DATA LINES ::
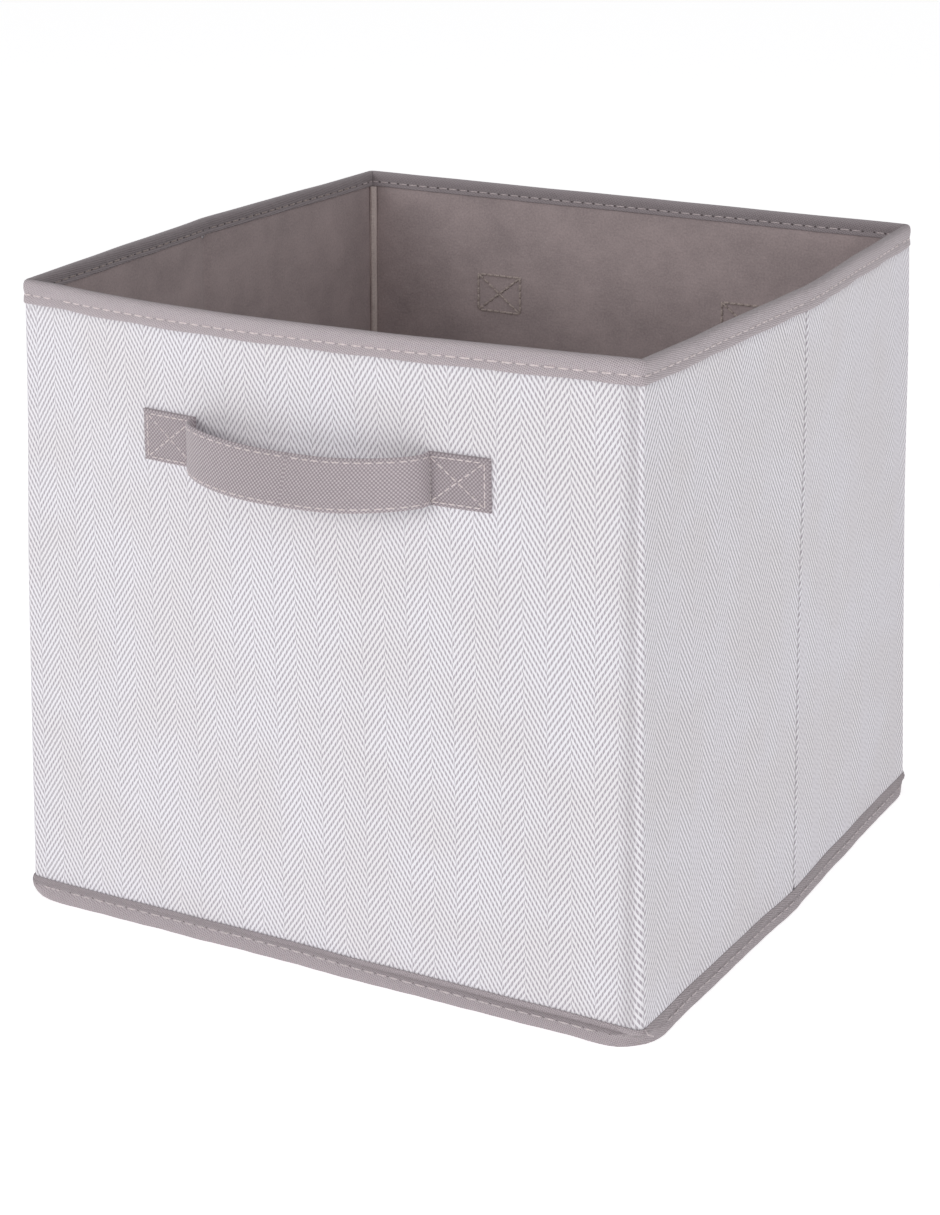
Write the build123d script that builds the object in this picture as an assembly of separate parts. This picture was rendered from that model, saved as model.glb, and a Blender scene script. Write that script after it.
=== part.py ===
"""A collapsible fabric storage bin: card-stiffened walls that fold flat, two strap handles.

Millimetres. +X runs along the front, +Y towards the back, +Z up.
The origin is on the floor, under the middle of the bin.
"""
import math
import os

from build123d import *

# Overall size, outside of the fabric
bin_width = 330.0
bin_depth = 326.0
bin_height = 315.0
corner_radius = 3.0

# Wall build-up, from the outer face inwards
fabric_thickness = 0.6
card_thickness = 2.2
lining_thickness = 0.4
wall_thickness = fabric_thickness + card_thickness + lining_thickness

# Bindings: a folded tape over the rim, and another round the seam of the bottom
top_binding_height = 11.0
tape_thickness = 1.1
bottom_binding_height = 10.0
front_binding_stands_out = 3.0
side_binding_stands_out = 2.0
bottom_binding_radius = 9.0
foot_thickness = 0.9

# How one wall panel turns on the next. The corners turn on a line inside the inner corner,
# the creases on a line outside the cloth, and each crease stands a little outwards at rest.
hinge_inset = 2.0
crease_standoff = 2.4
crease_bulge = 6.0
hinge_gap = 0.6
crease_gap = 1.0

# Loose base inside, on the bottom fabric
bottom_fabric_lift = 0.2
base_card_thickness = 2.4
base_cover_thickness = 0.4
base_gap = 1.0
base_turn_in = 20.0

# Sewing thread
thread_width = 0.5
thread_height = 0.3
top_stitch_drop = 7.0
bottom_stitch_rise = 5.0
stitch_corner_gap = 8.0
stitch_crease_gap = 2.0

# Strap handles
strap_width = 24.5
strap_thickness = 2.0
strap_span = 125.0
strap_end_length = 29.0
strap_bulge = 24.0
strap_droop = 12.0
strap_drop = 66.0
strap_shoulder = 16.5
strap_tip_half_width = 0.4
strap_stitch_inset = 2.0
box_stitch_inset = 3.0

half_width = bin_width / 2
half_depth = bin_depth / 2
rim_seam = bin_height - top_binding_height
handle_height = bin_height - strap_drop
far = 2 * max(bin_width, bin_depth)

# The corner hinge lines, and the length and outward turn of each half of a side wall
hinge_x = half_width - wall_thickness - hinge_inset
hinge_y = half_depth - wall_thickness - hinge_inset
crease_turn = math.asin(crease_bulge / hinge_y)
crease_depth = hinge_inset + wall_thickness + crease_standoff
half_length = (hinge_y + crease_depth * math.sin(crease_turn)) / math.cos(crease_turn)


def ring(outer, inner, bottom, top, outer_radius=None, inner_radius=None):
    """A band right round the bin between two depths under its outer face."""
    outlines = []
    for offset, radius in ((outer, outer_radius), (inner, inner_radius)):
        width = bin_width - 2 * offset
        depth = bin_depth - 2 * offset
        rounding = corner_radius - offset if radius is None else radius
        if rounding > 0.05:
            outlines.append(RectangleRounded(width, depth, rounding))
        else:
            outlines.append(Rectangle(width, depth))
    band = extrude(outlines[0] - outlines[1], top - bottom)
    return Pos(0, 0, bottom) * band


def block(low, high):
    """A box from its lowest corner to its highest corner."""
    size = [b - a for a, b in zip(low, high)]
    middle = [(a + b) / 2 for a, b in zip(low, high)]
    return Pos(*middle) * Box(*size)


def panel_zones(reach):
    """The space that each wall panel may fill; front and back reach this far in."""
    butt = half_depth - reach
    side = half_depth - wall_thickness - hinge_gap
    crease = hinge_y - half_length + crease_gap / 2
    low, high = -far, far
    return {
        "front": block((low, low, low), (high, -butt, high)),
        "back": block((low, butt, low), (high, high, high)),
        "left_front": block((low, -side, low), (-far / 8, -crease, high)),
        "left_rear": block((low, crease, low), (-far / 8, side, high)),
        "right_front": block((far / 8, -side, low), (high, -crease, high)),
        "right_rear": block((far / 8, crease, low), (high, side, high)),
    }


def turned_out(panel, shape):
    """Turn half of a side wall outwards about its corner hinge; front and back stay straight."""
    if "_" not in panel:
        return shape
    side, end = panel.split("_")
    x = hinge_x if side == "right" else -hinge_x
    y = hinge_y if end == "rear" else -hinge_y
    turn = math.degrees(crease_turn) * (1 if x * y > 0 else -1)
    return Pos(x, y, 0) * Rot(0, 0, turn) * Pos(-x, -y, 0) * shape


def outer_fabric():
    """Printed cloth: down the face, and a step inwards to run up inside the binding."""
    step = tape_thickness + fabric_thickness
    face = ring(0, fabric_thickness, foot_thickness, rim_seam)
    ledge = ring(0, step, rim_seam - fabric_thickness, rim_seam)
    upstand = ring(tape_thickness, step, rim_seam, bin_height - tape_thickness)
    return face + ledge + upstand


def lining():
    """Thin lining: up the inner face, and a step outwards to run up inside the binding."""
    step = tape_thickness + fabric_thickness
    inner = wall_thickness - lining_thickness
    face = ring(inner, wall_thickness, foot_thickness, rim_seam)
    ledge = ring(step, wall_thickness, rim_seam - fabric_thickness, rim_seam)
    upstand = ring(step, step + lining_thickness, rim_seam, bin_height - tape_thickness)
    return face + ledge + upstand


def card():
    """The stiffener between cloth and lining, stopping under the rim's sewn edge."""
    inner = wall_thickness - lining_thickness
    return ring(fabric_thickness, inner, foot_thickness, rim_seam - fabric_thickness)


def top_binding():
    """Folded tape over the rim: two legs joined across the top."""
    slot = wall_thickness - tape_thickness
    whole = ring(0, wall_thickness, rim_seam, bin_height)
    return whole - ring(tape_thickness, slot, rim_seam, bin_height - tape_thickness)


def bottom_binding(stands_out):
    """Tape round the seam of the bottom, standing out from the wall, with a foot under it."""
    out = -stands_out
    flange = ring(out, 0, 0, bottom_binding_height, bottom_binding_radius, corner_radius)
    foot = ring(out, wall_thickness, 0, foot_thickness, bottom_binding_radius, 0)
    return flange + foot


def stitch_row(outer, height):
    """One run of thread round the bin at a given height, outside the face at outer."""
    row = ring(outer - thread_height, outer, height - thread_width / 2,
               height + thread_width / 2)
    return row - corner_and_crease_gaps(stitch_corner_gap, stitch_crease_gap)


def corner_and_crease_gaps(corner, crease):
    """Space left without thread at the four corners and at the two creases."""
    gaps = [block((-far, -crease, -far), (far, crease, far))]
    for x in (-1, 1):
        for y in (-1, 1):
            middle = Pos(x * half_width, y * half_depth, 0)
            gaps.append(middle * Box(2 * corner, 2 * corner, 4 * far))
    return gaps


def top_stitching():
    """The row that closes the top tape, seen outside and inside."""
    height = bin_height - top_stitch_drop
    return stitch_row(0, height) + stitch_row(wall_thickness + thread_height, height)


def bottom_stitching(stands_out):
    """The row along the middle of the bottom tape."""
    return stitch_row(-stands_out, bottom_stitch_rise)


def wall_parts():
    """Every layer of every wall panel, cut from the bands that run round the bin."""
    butt = wall_thickness - lining_thickness
    shared = {
        "outer_fabric": (outer_fabric(), wall_thickness),
        "card": (card(), butt),
        "lining": (lining(), wall_thickness),
        "top_binding": (top_binding(), wall_thickness),
        "top_stitching": (top_stitching(), wall_thickness + thread_height),
    }
    found = {}
    for straight, stands_out in ((True, front_binding_stands_out), (False, side_binding_stands_out)):
        layers = {
            **shared,
            "bottom_binding": (bottom_binding(stands_out), wall_thickness),
            "bottom_stitching": (bottom_stitching(stands_out), wall_thickness),
        }
        for layer, (band, reach) in layers.items():
            for panel, zone in panel_zones(reach).items():
                if straight == (panel in ("front", "back")):
                    found[f"{panel}_{layer}"] = turned_out(panel, band & zone)
    return found


def base_parts():
    """Bottom cloth between the walls, and the loose card base wrapped in lining."""
    inside_width = bin_width - 2 * wall_thickness
    inside_depth = bin_depth - 2 * wall_thickness
    cloth = Box(inside_width - 2 * hinge_gap, inside_depth - 2 * hinge_gap, fabric_thickness,
                align=(Align.CENTER, Align.CENTER, Align.MIN))
    cover_width = inside_width - 2 * base_gap
    cover_depth = inside_depth - 2 * base_gap
    cover_height = base_card_thickness + 2 * base_cover_thickness
    wrap = 2 * base_cover_thickness
    base = (Align.CENTER, Align.CENTER, Align.MIN)
    board = Box(cover_width - wrap, cover_depth - wrap, base_card_thickness, align=base)
    board = Pos(0, 0, base_cover_thickness) * board
    turn = 2 * (base_cover_thickness + base_turn_in)
    window = Box(cover_width - turn, cover_depth - turn, base_cover_thickness, align=base)
    cover = Box(cover_width, cover_depth, cover_height, align=base) - board - window
    rest = Pos(0, 0, bottom_fabric_lift + fabric_thickness)
    return {
        "bottom_fabric": Pos(0, 0, bottom_fabric_lift) * cloth,
        "base_card": rest * board,
        "base_cover": rest * cover,
    }


def strap_arc(inner, outer, half_height):
    """The free span of a strap, bulging towards -Y from the wall face at y = 0."""
    half_span = strap_span / 2
    bulge = strap_bulge - strap_thickness / 2
    radius = (half_span**2 + bulge**2) / (2 * bulge)
    centre = radius - bulge - strap_thickness / 2
    disc = Pos(0, centre) * (Circle(radius + outer) - Circle(radius + inner))
    arc = disc & Pos(0, -far / 2 - strap_thickness / 4) * Rectangle(strap_span, far)
    return Pos(0, 0, -half_height) * extrude(arc, 2 * half_height)


def strap_outline():
    """Seen from the front the span narrows to a tip at each sewn end, where cloth twists."""
    tip = strap_span / 2
    shoulder = tip - strap_shoulder
    half = strap_width / 2
    small = strap_tip_half_width
    corners = [(-tip, -small), (-shoulder, -half), (shoulder, -half), (tip, -small)]
    corners += [(x, -z) for x, z in reversed(corners)]
    face = make_face(Plane.XZ * Polyline(*corners, close=True))
    return extrude(face, amount=far / 4, both=True)


def box_stitch(y):
    """A sewn rectangle with a cross in it, its thread lying against the plane at y."""
    wide = strap_end_length - 2 * box_stitch_inset
    high = strap_width - 2 * box_stitch_inset
    across = math.degrees(math.atan2(high, wide))
    diagonal = math.hypot(wide, high)
    shape = Rectangle(wide, high) - Rectangle(wide - 2 * thread_width, high - 2 * thread_width)
    for turn in (-across, across):
        shape += Rot(0, 0, turn) * Rectangle(diagonal - 2 * thread_width, thread_width)
    thread = extrude(Plane.XZ * shape, amount=thread_height)
    return Pos(0, y, 0) * thread


def handle_parts():
    """One strap handle in front of a wall face at y = 0, at the height of its sewn ends."""
    end_place = strap_span / 2 + strap_end_length / 2
    ends = []
    stitching = []
    for side in (-1, 1):
        place = Pos(side * end_place, -strap_thickness / 2, 0)
        ends.append(place * Box(strap_end_length, strap_thickness, strap_width))
        for y in (-strap_thickness, wall_thickness + thread_height):
            stitching.append(Pos(side * end_place, 0, 0) * box_stitch(y))
    droop = Pos(0, -strap_thickness / 2, 0) * Rot(strap_droop, 0, 0)
    droop *= Pos(0, strap_thickness / 2, 0)
    outline = strap_outline()
    half = strap_thickness / 2
    strap = strap_arc(-half, half, strap_width / 2) & outline
    row_height = strap_width / 2 - strap_stitch_inset
    rows = []
    flat = block((-strap_span / 2 + strap_shoulder, -far, -far),
                 (strap_span / 2 - strap_shoulder, far, far))
    row = strap_arc(half, half + thread_height, thread_width / 2) & flat
    for side in (-1, 1):
        rows.append(Pos(0, 0, side * row_height) * row)
    return {
        "sewn_ends": ends,
        "box_stitching": stitching,
        "strap": [droop * strap],
        "strap_stitching": [droop * one for one in rows],
    }


def solids_of(shape):
    """The separate solids of a shape or of a list of shapes."""
    if isinstance(shape, list):
        return [solid for one in shape for solid in one.solids()]
    return list(shape.solids())


def write(node, shape):
    """Save one node, as one solid or as a group of separate solids."""
    solids = solids_of(shape)
    whole = solids[0] if len(solids) == 1 else Compound(children=solids)
    whole.label = node
    export_step(whole, f"parts/{node}.step")


os.makedirs("parts", exist_ok=True)
nodes = {**wall_parts(), **base_parts()}
front_face = Pos(0, -half_depth, handle_height)
back_face = Pos(0, half_depth, handle_height) * Rot(0, 0, 180)
for wall, place in (("front", front_face), ("back", back_face)):
    for piece, shapes in handle_parts().items():
        nodes[f"{wall}_handle_{piece}"] = [place * shape for shape in shapes]
for node, shape in nodes.items():
    write(node, shape)
print(len(nodes), "nodes")
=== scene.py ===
import math

import bmesh
import bpy
import numpy as np
from mathutils import Matrix, Vector


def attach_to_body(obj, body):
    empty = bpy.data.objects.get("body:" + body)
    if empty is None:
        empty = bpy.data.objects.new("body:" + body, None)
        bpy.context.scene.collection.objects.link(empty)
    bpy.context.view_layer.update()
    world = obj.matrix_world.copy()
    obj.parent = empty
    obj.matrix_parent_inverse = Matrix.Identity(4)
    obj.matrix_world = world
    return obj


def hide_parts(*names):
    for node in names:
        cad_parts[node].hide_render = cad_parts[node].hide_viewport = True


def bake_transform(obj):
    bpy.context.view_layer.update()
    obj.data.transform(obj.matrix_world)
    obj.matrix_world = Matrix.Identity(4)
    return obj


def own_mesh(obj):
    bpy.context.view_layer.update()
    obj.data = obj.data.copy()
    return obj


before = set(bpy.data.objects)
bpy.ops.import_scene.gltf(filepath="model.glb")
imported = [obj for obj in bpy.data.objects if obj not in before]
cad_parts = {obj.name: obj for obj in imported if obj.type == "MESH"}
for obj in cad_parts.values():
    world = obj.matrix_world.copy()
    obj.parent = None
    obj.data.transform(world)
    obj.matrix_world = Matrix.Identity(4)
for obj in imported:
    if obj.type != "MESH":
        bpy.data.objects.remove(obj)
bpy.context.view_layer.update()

# The frame is in metres; the numbers below are in millimetres.
mm = 0.001
scene = bpy.context.scene
print("stage: frame loaded")

# Shape of the wall. kink is how far a crease stands out, at the floor and at the rim.
wall = dict(halfWidth=165.0, halfDepth=163.0, height=315.0, block=20.0, radius=3.0, thick=3.2,
            lean=3.0, flare=4.0, bulge=13.0, kink=(3.5, 8.5), hingeX=159.8, hingeY=157.8, creaseX=171.0)
straightShare = 0.3
cornerRun = 2 * (wall["block"] - wall["radius"]) + math.pi / 2 * wall["radius"]
runLengths = [2 * (wall["halfWidth"] - wall["block"]), cornerRun,
              2 * (wall["halfDepth"] - wall["block"]), cornerRun] * 2
runStarts = np.concatenate([[0.0], np.cumsum(runLengths)])
perimeter = runStarts[-1]
tangents = np.array([(1, 0), (0, 1), (-1, 0), (0, -1)], float)
normals = np.array([(0, -1), (1, 0), (0, 1), (-1, 0)], float)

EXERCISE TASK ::
Repeat, character for character, the lines of the material above from the line with "front_face = Pos(0, -half_depth, handle_height)" through the line with "obj.parent = empty".

SOLUTION TO THIS EXERCISE ::
front_face = Pos(0, -half_depth, handle_height)
back_face = Pos(0, half_depth, handle_height) * Rot(0, 0, 180)
for wall, place in (("front", front_face), ("back", back_face)):
    for piece, shapes in handle_parts().items():
        nodes[f"{wall}_handle_{piece}"] = [place * shape for shape in shapes]
for node, shape in nodes.items():
    write(node, shape)
print(len(nodes), "nodes")
=== scene.py ===
import math

import bmesh
import bpy
import numpy as np
from mathutils import Matrix, Vector


def attach_to_body(obj, body):
    empty = bpy.data.objects.get("body:" + body)
    if empty is None:
        empty = bpy.data.objects.new("body:" + body, None)
        bpy.context.scene.collection.objects.link(empty)
    bpy.context.view_layer.update()
    world = obj.matrix_world.copy()
    obj.parent = empty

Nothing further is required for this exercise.